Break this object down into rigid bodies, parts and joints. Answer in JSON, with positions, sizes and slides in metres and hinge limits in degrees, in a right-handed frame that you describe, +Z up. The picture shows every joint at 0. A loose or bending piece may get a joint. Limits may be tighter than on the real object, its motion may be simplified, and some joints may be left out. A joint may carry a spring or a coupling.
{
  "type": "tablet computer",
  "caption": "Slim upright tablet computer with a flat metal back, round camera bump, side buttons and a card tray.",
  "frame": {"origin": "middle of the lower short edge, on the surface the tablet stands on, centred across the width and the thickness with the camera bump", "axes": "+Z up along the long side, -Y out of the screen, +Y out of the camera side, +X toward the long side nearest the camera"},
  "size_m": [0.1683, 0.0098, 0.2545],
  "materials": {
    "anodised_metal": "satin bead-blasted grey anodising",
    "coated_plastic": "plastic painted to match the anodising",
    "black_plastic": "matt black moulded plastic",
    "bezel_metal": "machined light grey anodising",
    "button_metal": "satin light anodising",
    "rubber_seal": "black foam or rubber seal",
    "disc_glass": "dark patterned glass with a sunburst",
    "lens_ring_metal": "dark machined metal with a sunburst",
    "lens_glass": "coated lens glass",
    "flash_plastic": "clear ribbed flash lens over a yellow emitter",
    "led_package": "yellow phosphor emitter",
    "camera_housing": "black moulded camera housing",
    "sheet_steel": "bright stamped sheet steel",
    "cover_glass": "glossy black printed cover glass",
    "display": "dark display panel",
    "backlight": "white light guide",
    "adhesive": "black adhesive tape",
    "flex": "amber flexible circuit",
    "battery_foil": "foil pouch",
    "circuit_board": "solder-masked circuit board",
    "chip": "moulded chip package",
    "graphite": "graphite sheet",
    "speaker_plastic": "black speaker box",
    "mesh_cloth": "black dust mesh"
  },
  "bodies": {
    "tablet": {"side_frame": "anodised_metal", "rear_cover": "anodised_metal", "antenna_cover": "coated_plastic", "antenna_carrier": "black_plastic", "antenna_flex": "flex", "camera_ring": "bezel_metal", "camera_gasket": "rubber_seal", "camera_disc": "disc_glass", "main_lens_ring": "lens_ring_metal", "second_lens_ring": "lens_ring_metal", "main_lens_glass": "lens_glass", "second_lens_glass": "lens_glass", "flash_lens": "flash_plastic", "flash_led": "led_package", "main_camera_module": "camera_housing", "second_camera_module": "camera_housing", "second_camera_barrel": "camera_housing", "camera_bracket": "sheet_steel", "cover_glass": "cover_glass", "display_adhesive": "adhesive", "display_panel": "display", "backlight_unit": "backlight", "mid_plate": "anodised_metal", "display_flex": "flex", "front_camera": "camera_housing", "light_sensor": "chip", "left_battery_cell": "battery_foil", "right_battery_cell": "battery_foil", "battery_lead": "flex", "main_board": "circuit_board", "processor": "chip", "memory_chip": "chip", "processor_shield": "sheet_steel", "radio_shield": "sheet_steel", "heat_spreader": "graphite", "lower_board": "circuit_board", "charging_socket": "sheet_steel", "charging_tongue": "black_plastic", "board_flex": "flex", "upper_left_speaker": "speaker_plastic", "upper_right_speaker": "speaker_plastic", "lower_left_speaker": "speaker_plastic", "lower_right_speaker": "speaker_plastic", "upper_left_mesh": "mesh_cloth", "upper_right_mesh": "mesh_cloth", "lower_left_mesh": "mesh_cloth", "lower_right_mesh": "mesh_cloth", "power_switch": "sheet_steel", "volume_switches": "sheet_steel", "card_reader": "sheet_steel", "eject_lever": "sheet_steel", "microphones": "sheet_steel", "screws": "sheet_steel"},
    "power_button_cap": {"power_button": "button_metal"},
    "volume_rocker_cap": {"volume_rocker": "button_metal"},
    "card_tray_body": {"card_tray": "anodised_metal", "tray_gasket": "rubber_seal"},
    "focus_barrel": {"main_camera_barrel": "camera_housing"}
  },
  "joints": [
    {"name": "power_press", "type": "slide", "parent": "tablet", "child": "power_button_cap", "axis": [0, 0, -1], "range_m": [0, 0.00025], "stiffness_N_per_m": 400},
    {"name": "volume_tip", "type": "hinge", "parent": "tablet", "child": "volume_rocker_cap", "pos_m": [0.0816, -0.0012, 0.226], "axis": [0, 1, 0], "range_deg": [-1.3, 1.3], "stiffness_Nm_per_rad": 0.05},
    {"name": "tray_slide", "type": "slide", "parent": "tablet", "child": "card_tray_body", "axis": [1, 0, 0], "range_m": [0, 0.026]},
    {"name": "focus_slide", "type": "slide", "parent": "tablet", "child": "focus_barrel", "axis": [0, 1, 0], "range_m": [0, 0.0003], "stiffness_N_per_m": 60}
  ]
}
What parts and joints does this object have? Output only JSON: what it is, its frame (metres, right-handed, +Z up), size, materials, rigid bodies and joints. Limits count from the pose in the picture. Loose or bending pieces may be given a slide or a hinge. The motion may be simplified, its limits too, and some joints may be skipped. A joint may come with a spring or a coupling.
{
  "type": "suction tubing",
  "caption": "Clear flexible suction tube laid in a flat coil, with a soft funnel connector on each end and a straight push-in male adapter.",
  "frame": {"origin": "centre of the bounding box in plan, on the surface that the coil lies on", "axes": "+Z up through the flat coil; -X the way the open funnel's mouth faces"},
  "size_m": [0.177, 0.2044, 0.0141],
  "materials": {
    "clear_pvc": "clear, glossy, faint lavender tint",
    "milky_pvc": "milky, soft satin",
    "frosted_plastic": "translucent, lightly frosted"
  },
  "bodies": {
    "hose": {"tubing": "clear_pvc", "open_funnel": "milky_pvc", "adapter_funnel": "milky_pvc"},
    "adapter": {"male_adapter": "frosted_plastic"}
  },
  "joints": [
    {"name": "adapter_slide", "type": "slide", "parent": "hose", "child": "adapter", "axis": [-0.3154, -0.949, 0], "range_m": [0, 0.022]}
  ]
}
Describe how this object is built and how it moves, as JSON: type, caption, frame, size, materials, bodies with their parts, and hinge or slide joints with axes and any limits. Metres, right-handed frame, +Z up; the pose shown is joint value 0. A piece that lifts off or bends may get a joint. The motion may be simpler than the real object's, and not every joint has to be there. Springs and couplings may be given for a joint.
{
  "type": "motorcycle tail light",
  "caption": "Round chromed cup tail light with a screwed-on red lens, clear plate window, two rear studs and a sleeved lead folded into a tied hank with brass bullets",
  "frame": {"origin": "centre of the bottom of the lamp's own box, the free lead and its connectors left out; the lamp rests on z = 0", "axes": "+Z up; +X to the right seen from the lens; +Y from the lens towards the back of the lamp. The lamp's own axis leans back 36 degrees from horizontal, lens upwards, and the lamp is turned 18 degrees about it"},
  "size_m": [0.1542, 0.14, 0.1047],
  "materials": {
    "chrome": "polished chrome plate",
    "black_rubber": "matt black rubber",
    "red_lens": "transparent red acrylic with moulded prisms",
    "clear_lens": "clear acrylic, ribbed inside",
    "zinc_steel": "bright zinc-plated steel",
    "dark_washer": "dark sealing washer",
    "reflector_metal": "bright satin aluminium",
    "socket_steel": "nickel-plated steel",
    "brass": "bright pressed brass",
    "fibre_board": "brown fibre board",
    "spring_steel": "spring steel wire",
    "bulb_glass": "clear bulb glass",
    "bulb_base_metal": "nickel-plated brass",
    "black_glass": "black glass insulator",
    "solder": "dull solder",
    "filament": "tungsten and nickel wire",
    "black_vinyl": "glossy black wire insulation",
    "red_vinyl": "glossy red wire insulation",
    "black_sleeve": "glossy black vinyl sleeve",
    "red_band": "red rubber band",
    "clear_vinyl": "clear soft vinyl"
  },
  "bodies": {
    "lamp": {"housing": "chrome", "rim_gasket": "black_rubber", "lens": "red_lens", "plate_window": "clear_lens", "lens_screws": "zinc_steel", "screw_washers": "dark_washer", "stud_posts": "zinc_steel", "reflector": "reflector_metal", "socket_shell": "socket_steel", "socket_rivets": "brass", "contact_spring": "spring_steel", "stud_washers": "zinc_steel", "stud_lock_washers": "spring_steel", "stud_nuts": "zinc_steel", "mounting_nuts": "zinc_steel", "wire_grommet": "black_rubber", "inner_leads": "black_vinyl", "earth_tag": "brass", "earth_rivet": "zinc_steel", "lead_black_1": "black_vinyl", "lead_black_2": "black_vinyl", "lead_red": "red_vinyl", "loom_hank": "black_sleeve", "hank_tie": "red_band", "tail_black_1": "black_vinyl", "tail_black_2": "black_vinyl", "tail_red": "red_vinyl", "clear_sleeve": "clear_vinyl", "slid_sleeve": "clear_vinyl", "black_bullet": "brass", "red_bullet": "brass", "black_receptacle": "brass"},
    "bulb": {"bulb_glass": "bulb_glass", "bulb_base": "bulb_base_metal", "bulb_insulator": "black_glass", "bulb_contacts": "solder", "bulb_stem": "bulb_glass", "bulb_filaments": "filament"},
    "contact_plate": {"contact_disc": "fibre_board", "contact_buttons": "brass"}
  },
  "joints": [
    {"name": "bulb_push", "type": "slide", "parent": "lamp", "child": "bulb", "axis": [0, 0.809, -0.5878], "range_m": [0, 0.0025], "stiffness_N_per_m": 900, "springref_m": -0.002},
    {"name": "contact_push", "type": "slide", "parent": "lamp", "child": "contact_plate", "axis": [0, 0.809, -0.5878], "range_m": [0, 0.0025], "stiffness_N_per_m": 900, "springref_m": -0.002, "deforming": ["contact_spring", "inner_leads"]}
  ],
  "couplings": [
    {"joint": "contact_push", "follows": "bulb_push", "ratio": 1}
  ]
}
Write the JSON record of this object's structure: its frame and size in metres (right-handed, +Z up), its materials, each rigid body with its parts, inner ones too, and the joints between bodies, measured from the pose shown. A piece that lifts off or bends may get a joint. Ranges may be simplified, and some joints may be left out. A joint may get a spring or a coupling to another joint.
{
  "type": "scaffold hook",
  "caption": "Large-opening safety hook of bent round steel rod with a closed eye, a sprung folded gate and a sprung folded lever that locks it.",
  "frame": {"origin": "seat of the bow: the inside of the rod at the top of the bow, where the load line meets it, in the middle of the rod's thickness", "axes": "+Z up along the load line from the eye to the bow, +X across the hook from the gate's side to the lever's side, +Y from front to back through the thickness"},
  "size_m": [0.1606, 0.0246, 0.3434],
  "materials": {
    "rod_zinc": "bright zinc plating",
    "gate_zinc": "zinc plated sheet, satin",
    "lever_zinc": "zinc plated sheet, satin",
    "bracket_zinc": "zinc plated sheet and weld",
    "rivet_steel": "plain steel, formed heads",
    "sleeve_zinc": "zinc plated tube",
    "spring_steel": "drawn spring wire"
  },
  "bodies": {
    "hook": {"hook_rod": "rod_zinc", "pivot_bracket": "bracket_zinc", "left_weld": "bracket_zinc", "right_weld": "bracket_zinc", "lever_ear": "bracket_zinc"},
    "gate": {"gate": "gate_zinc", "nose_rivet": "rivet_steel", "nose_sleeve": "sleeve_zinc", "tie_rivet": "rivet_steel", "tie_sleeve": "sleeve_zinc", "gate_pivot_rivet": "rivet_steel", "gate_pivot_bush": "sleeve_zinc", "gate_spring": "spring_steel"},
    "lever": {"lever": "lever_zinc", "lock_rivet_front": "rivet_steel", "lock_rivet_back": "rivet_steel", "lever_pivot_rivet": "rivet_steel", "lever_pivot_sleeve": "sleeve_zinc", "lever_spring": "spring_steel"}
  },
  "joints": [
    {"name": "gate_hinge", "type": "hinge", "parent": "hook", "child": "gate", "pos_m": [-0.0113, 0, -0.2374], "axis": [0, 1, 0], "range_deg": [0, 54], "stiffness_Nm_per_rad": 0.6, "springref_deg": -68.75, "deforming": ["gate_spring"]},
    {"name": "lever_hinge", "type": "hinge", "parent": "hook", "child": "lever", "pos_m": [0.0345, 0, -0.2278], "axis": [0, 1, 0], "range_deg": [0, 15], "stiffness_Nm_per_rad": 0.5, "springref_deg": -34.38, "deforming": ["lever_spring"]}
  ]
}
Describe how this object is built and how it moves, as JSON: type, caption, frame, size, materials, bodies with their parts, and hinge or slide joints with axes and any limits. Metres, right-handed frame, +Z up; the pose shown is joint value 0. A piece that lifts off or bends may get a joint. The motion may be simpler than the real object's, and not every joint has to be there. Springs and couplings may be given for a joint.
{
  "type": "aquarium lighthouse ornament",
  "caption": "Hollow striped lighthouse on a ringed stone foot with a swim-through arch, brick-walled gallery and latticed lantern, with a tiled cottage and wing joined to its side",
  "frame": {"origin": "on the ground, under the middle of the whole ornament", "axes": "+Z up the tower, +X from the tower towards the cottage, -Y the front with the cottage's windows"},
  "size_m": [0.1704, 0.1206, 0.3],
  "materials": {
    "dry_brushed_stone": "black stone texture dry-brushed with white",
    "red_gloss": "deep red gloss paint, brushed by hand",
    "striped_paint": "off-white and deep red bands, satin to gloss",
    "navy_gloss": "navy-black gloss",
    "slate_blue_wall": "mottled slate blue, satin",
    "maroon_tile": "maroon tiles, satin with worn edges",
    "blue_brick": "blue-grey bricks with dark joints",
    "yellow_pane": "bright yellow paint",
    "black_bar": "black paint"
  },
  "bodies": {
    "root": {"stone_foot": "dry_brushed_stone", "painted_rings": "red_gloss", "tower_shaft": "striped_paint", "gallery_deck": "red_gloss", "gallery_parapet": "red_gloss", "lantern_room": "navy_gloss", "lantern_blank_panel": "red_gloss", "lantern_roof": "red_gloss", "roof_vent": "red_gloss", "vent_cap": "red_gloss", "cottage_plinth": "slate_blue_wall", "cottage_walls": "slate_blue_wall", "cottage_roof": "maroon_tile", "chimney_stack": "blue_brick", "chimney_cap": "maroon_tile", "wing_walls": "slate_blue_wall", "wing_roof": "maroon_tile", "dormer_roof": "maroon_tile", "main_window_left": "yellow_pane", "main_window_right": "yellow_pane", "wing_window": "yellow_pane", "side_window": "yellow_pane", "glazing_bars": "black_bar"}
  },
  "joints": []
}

_Goal_. Collect the lines of the data that carry the word "into".

_Output below_.
Break this object down into rigid bodies, parts and joints. Answer in JSON, with positions, sizes and slides in metres and hinge limits in degrees, in a right-handed frame that you describe, +Z up. The picture shows every joint at 0. A loose or bending piece may get a joint. Limits may be tighter than on the real object, its motion may be simplified, and some joints may be left out. A joint may carry a spring or a coupling.
  "caption": "Round chromed cup tail light with a screwed-on red lens, clear plate window, two rear studs and a sleeved lead folded into a tied hank with brass bullets",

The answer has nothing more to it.